Um estudo realizado em turmas de creche e pré-escola de 12 municípios brasileiros indica que 89,8% delas ignoram o ensino de questões étnico-raciais. Os dados estão na Avaliação da Qualidade da Educação Infantil: Um retrato pós BNCC (Base Nacional Comum Curricular), feito em parceria da Fundação Maria Cecilia Souto Vidigal com o Itaú Social.
O estudo concluiu que as crianças da Educação Infantil participaram de cerca de 11 mil horas de atividades, sem ênfase nas questões raciais. Os materiais artístico-cultural e científico de diferentes origens étnico-raciais tiveram a menor presença nas salas de aula, sendo completamente ausentes em 70% das turmas. Todas as regiões do país foram incluídas no mapeamento, que considerou 3.467 turmas, sendo 1.683 creches e 1.784 pré-escolas.
O estudo tem como referência a Lei 10.639, que há exatos 21 anos estabeleceu a inclusão de conteúdos relacionados à história e cultura africana e afro-brasileira no currículo escolar. Renato Brizzi, coordenador de Ensino Fundamental do Itaú Social, alerta que outro problema é a frequência com que esses temas são abordados durante o ano letivo. Normalmente, as atividades pedagógicas ficam concentradas no mês de novembro (a busca por informações sobre a lei no Google Trends cresce, consistentemente, durante esse mês, bem como em maio, por ocasião das comemorações da Lei Áurea), quando é celebrado o Dia da Consciência Negra.
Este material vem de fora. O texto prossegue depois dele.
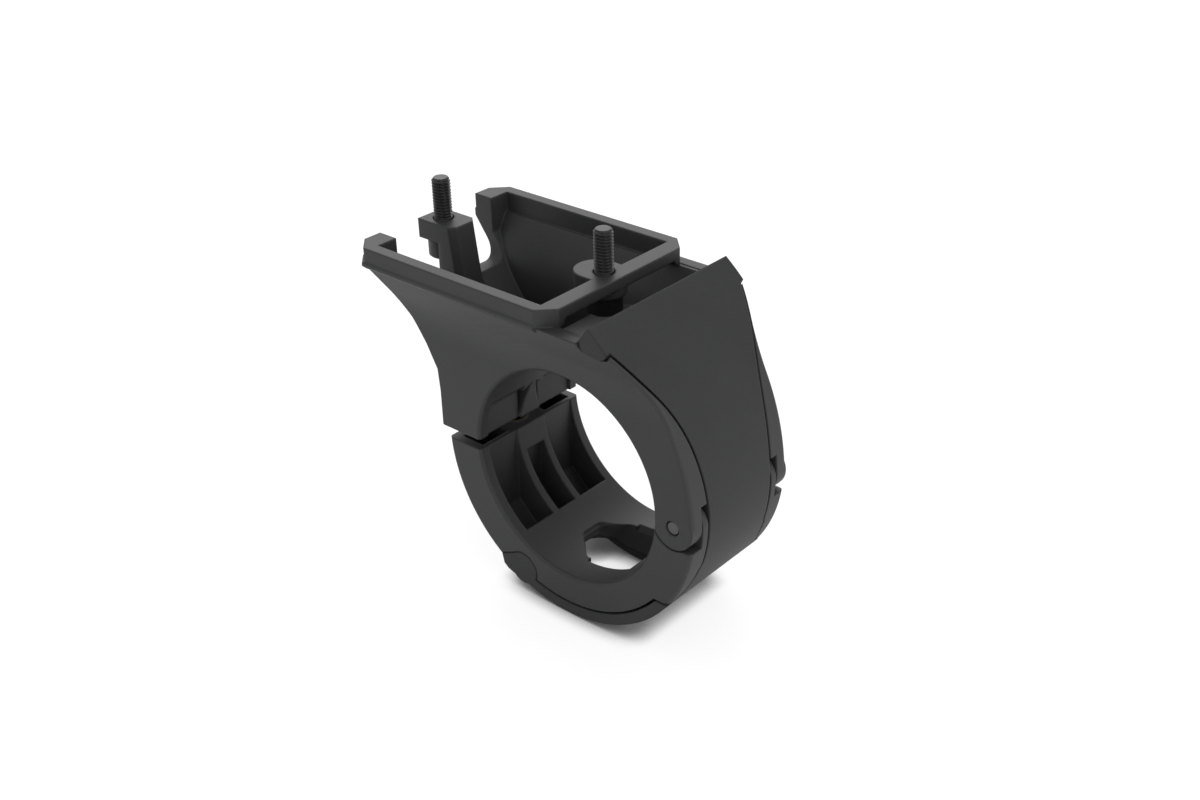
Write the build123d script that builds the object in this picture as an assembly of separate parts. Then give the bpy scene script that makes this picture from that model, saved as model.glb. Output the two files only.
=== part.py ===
"""E-bike display mount for a 35 mm handlebar.

A hinged two-piece ring grips the bar, a flared tray above it carries the display on two screws,
and a clip-on front cover hides the display cable on its way down to a window in the lower clamp.
Frame: origin in the middle of the handlebar bore, +X along the bar, the cover faces -Y, +Z is up.
"""
from math import asin, atan, cos, radians, sin, sqrt, tan
import os

from build123d import *

os.makedirs("parts", exist_ok=True)

# Clamp ring round the handlebar
bore_r = 17.5
ring_wall = 7.0
ring_w = 23.1
split_z = 0.3
split_gap = 1.8
shell = 2.5
edge_round = 0.8
flank_round = 0.7
bore_bevel = 0.4

# Hinge at the front of the ring
ear_t = 2.35
ear_gap = 0.25
cup_gap = 0.3
pin_d = 2.3
pin_len = 5.4
pin_sink = 0.15
pin_play = 0.05
notch_gap = 0.2
lip_drop = 3.4

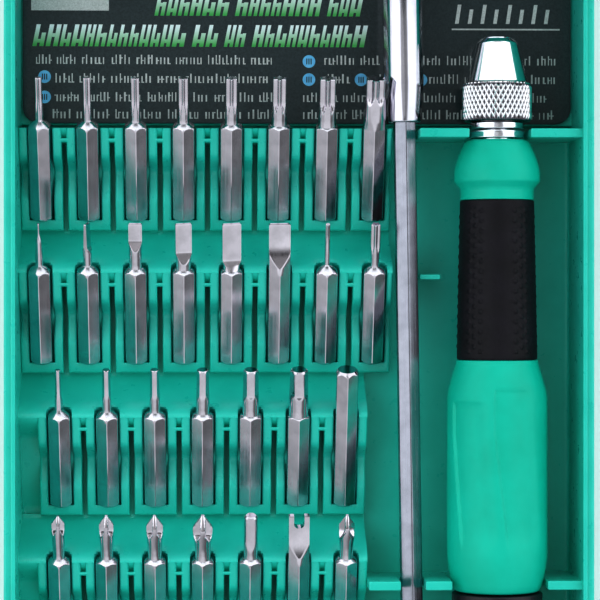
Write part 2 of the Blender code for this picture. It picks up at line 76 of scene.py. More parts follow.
# Bits and racks
BIT_LENGTH = 28.0
BIT_AF = 4.0
BIT_TILT = radians(25.0)
BIT_PITCH = 8.83
ROW_PITCH = 26.7
ROW_1_Y = 11.9
ROW_FIRST_X = (-47.85, -47.85, -44.3, -44.3)
ROW_COUNTS = (8, 8, 7, 7)
BIT_END_Z = 5.5
POCKET_HALF = BIT_AF / 2 + GAP
RAIL = 1.65
THIN_RAIL = 1.05
POCKET_DEPTH = BIT_AF / 2 / cos(pi / 6) + GAP
RACK_LENGTH = 18.0
RAIL_RISE = 0.5
DIP_DEPTH = 2.9
DIP_HALF = 5.0
DIP_CENTRE = 8.3
FRONT_WALL = 1.8
WEB_START = 15.3
WEB_THICK = 0.8
SHOULDER_START = 18.35
SHOULDER = 19.6
CORNER_R = 2.31

# Tools
HANDLE_X = 36.75
TOOL_Z = 13.0
HANDLE_NOSE_Y = 45.6
EXTENSION_X = 19.53
EXTENSION_Y = 29.5
EXTENSION_SKEW = radians(0.85)
SHANK_AF = 3.9
SHANK_CORNER_R = 2.19
SHANK_REACH = 93.5
SHANK_INSET = 7.7
TUBE_LENGTH = 36.5
TUBE_R = 3.65
SOCKET_AF = 4.06
SOCKET_DEPTH = 12.0

# Lid and hinge
LID_TOP_Z = 25.5
LID_WALL = 1.2
LID_OPEN = radians(90.0)
HINGE_Y = 77.0
HINGE_Z = 19.35
HINGE_STATIONS = (-34.0, 34.0)
BARREL_R = 2.4
PIN_R = 0.9
BORE_R = 1.0
LID_KNUCKLE = 8.0
TRAY_KNUCKLE = 5.0
TONGUE_HALF = 8.0
CATCH_HALF = 4.5
CATCH_LOW_Z, CATCH_HIGH_Z = 14.0, 15.6

# Studio, in metres
EYE = (-0.0171, -0.0034, 0.475)
AIM = (-0.0001, -0.0034, 0.02)
LENS = 149.9
SOFTBOX_SIZE = (0.30, 0.9)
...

A disparidade não se restringe ao conteúdo educacional. “É importante destacar que na Educação Infantil, além da falta de conteúdos pedagógicos, alguns estudos mostraram que existe uma hierarquização racial na medida em que algumas crianças são elogiadas, abraçadas e escolhidas para as brincadeiras, em detrimento de outras. Já no Ensino Fundamental e Médio, a resistência institucional e a falta de formação do docente ao longo da carreira são fatores determinantes que dificultam a difusão da temática durante o ano”, explica Renato.
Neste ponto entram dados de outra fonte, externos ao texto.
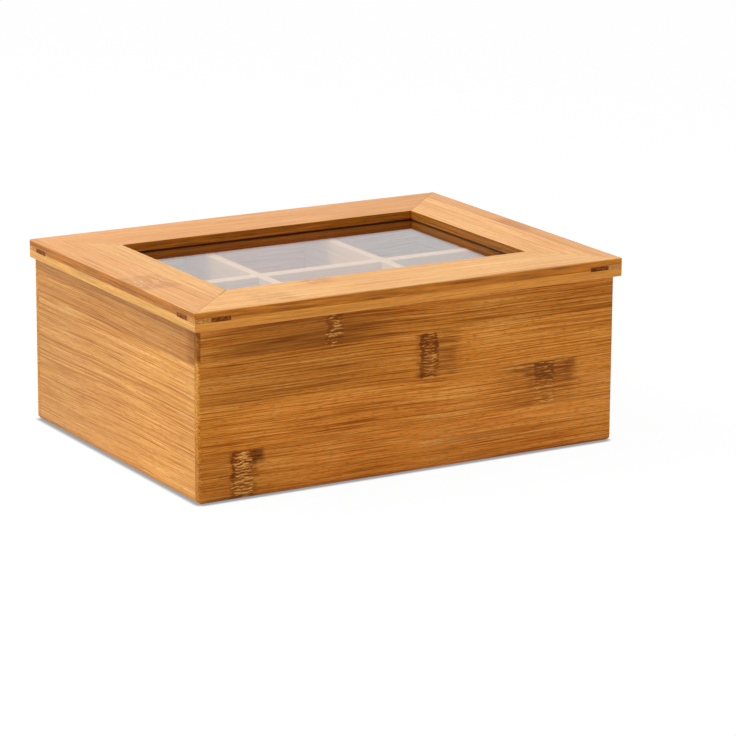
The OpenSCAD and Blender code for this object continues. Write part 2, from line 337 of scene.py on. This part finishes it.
def bamboo(
    name,
    wood,
    axes,
    strip_start,
    ply_start,
    inward=1,
    strip_w=STRIP_W,
    patches=(),
    culms=(),
    sawn=None,
):
    """Solid bamboo, with its grain along axes[0] and its strips side by side along axes[1].

    The plies are stacked along axes[2], and the patches and culms lie in the first one. sawn gives
    the colours of the upright faces of a lid rail, in its upper and in its lower ply.
    """
    graph = Graph(bpy.data.materials.new(name))
    grain = Grain(graph, axes, strip_start, ply_start, inward, strip_w)
    fine = graph.noise(grain.vector, FINE_GRAIN, detail=3.0, roughness=0.72)
    tone = wood_tone(graph, grain, wood, fine)
    colour = graph.mix(graph.ramp(tone, 0.1, 0.52), wood.dark, wood.body)
    colour = graph.mix(graph.ramp(tone, 0.5, 0.85), colour, wood.pale)
    for patch in patches:
        colour = add_patch(graph, grain, colour, patch)
    for culm in culms:
        colour = add_culm(graph, grain, colour, culm)
    if sawn:
        colour = add_sawn_faces(graph, grain, colour, sawn, graph.ramp(tone, 0.15, 0.8))
    fleck = dark_fibres(graph, grain)
    colour = graph.mix(graph.times(fleck, 0.5 * wood.contrast), colour, wood.dark)
    if sawn:
        colour = add_mitre_lines_and_pane_shade(graph, grain, colour)
    colour = graph.mix(end_faces(graph, axes[0]), colour, (*wood.end_tint, 1.0), "MULTIPLY")
    colour = graph.mix(graph.times(glue_lines(graph, grain), 0.3), colour, wood.dark)
    relief = graph.math("SUBTRACT", fine, graph.times(fleck, 0.5))
    bump = graph.node("Bump", {"Height": relief, "Strength": 0.15, "Distance": 0.1 * MM})
    inputs = {
        "Base Color": colour,
        "Roughness": graph.ramp(fine, 0.2, 0.8, 0.52, 0.38),
        "Specular IOR Level": wood.gloss,
        "Normal": bump.outputs[0],
    }
    return graph.surface(graph.node("BsdfPrincipled", inputs).outputs[0])


# ---- the rails' upright faces with painted shade round the window, the mitre lines and the painted shade along the pane ----

LID_SEAM_Z = LID_TOP_Z - 4.3 * MM  # where the rails' upper ply ends
SEAM_SOFT = 0.15 * MM
UPPER_SPREAD = (0.42, 1.6)  # of a sawn face's colour, at its darkest and at its palest
LOWER_SPREAD = (0.66, 1.26)
SAWN_MOTTLE = (45.0, 800.0, 800.0)
GROOVE_MARGIN = 0.5 * MM
PANE_SHADE_PAST = (0.4 * MM, 0.65 * MM)  # how far the painted shade band reaches below and above the pane
MITRE_LINE_RIMS = (0.35 * MM, 0.1 * MM)  # from the mitre to where its line starts and is full
MITRE_GAP_ENDS = (9 * MM, 5 * MM)  # from the window to where the gap starts and is full


def shaded(colour, factor):
    """A colour made darker or brighter by a factor."""
    return tuple(factor * part for part in colour[:3]) + (1.0,)


def upright_faces(graph):
    """One on faces that stand upright, and zero on those that look up or down."""
    normal = graph.node("TexCoord").outputs["Normal"]
    up = graph.math("ABSOLUTE", graph.node("SeparateXYZ", {0: normal}).outputs[2])
    return graph.ramp(up, 0.7, 0.3)


def past_window(graph, place):
    """How far a place lies outside the window's outline in x and in y; below zero is inside it."""
    split = graph.node("SeparateXYZ", {0: place})
    middle = (WINDOW_FRONT_Y + WINDOW_BACK_Y) / 2
    past_x = graph.math("SUBTRACT", graph.math("ABSOLUTE", split.outputs[0]), WINDOW_SIDE_X)
    off_middle = graph.math("ABSOLUTE", graph.math("SUBTRACT", split.outputs[1], middle))
    return past_x, graph.math("SUBTRACT", off_middle, WINDOW_BACK_Y - middle)


def window_faces(graph, place):
    """One on the rails' inner faces, which look at each other across the window, and in the groove."""
    past = graph.math("MAXIMUM", *past_window(graph, place))
    return graph.math("LESS_THAN", past, PANE_REACH + GROOVE_MARGIN)


def add_sawn_faces(graph, grain, colour, sawn, tone):
    """A lid rail's upright faces are not like its top: the upper ply is dark and the lower one pale. Round
    the window the lower ply is dark too, as painted shade in the window's recess.
    """
    upper_colour, lower_colour = sawn
    mottle = graph.noise(grain.vector, SAWN_MOTTLE, detail=4.0, roughness=0.7)
    uneven = graph.math("ADD", graph.times(tone, 0.6), graph.ramp(mottle, 0.35, 0.66, 0.0, 0.4))
    upper = graph.mix(uneven, *(shaded(upper_colour, factor) for factor in UPPER_SPREAD))
    lower = graph.mix(uneven, *(shaded(lower_colour, factor) for factor in LOWER_SPREAD))
    is_upper = graph.ramp(grain.w, LID_SEAM_Z - SEAM_SOFT, LID_SEAM_Z + SEAM_SOFT)
    # painted shade: round the window the lower ply also takes the dark colour, for the shade in the
    # window's recess and under the pane
    dark_ply_or_painted_shade = graph.math("MAXIMUM", is_upper, window_faces(graph, grain.place))
    return graph.mix(upright_faces(graph), colour, graph.mix(dark_ply_or_painted_shade, lower, upper))


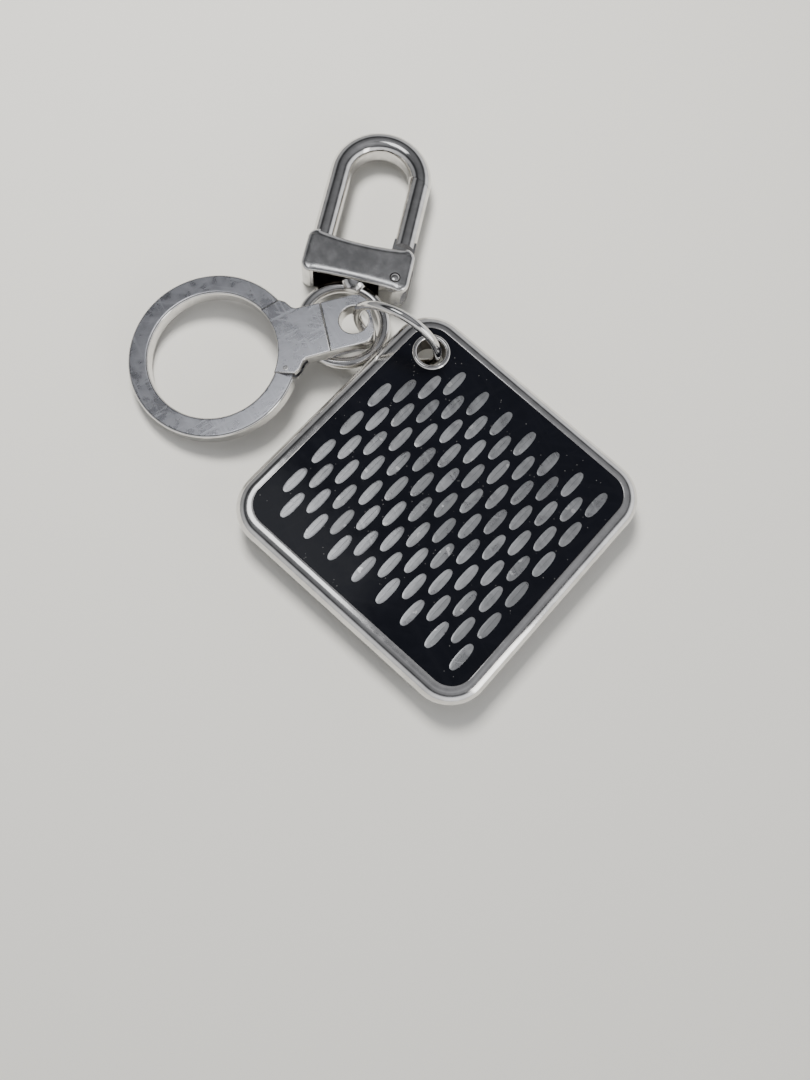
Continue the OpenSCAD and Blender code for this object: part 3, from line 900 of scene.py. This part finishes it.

Para a gerente de Desenvolvimento e Soluções do Itaú Social, Sônia Dias, o estudo deixou claro que ainda há muitos desafios para que a Lei 10.639 seja de fato aplicada. Segundo ela, mesmo nesse cenário, é possível comemorar alguns avanços, como a criação de cursos específicos para formar professores e a reformulação de livros didáticos, que passaram a trazer mais conteúdos que valorizam a história e cultura afro-brasileira.
“É importante não colocar a população negra apenas em uma posição de subalternidade e inferioridade. Valorizar conteúdos sobre história africana, que nem eram mostrados antes, como a dos reinos africanos que existiam no continente antes e depois da colonização. Devemos valorizar e dar visibilidade para a contribuição da população afro-brasileira. A Lei 10.639, acima de tudo, tem como objetivo contribuir para que haja maior discussão e entendimento sobre a diversidade da nossa sociedade. E também contribuir para diminuir o racismo. E a gente tem visto como isso é desafiador, como o racismo é presente e como estrutura a sociedade brasileira”, enfatizou Sônia.
Como encontrar conteúdos adequados?
Para ajudar instituições e professores a mudarem esse cenário, uma plataforma traz conteúdos pedagógicos voltados especialmente para a história e cultura afro-brasileira. Trata-se da Anansi – Observatório da Equidade Racial na Educação Básica, que tem o apoio do Itaú Social e do Centro de Estudos das Relações de Trabalho e Desigualdades (Ceert), por meio do Edital Equidade Racial na Educação Básica.
O acervo digital traz uma variedade de opções que podem ser replicadas em sala de aula, como dicas sobre a relevância do ensino da matemática antirracista, sugestões de livros literários de autores negros, aplicativos, catálogos de jogos e brincadeiras e documentários que destacam a importância da representação e autoestima dos estudantes.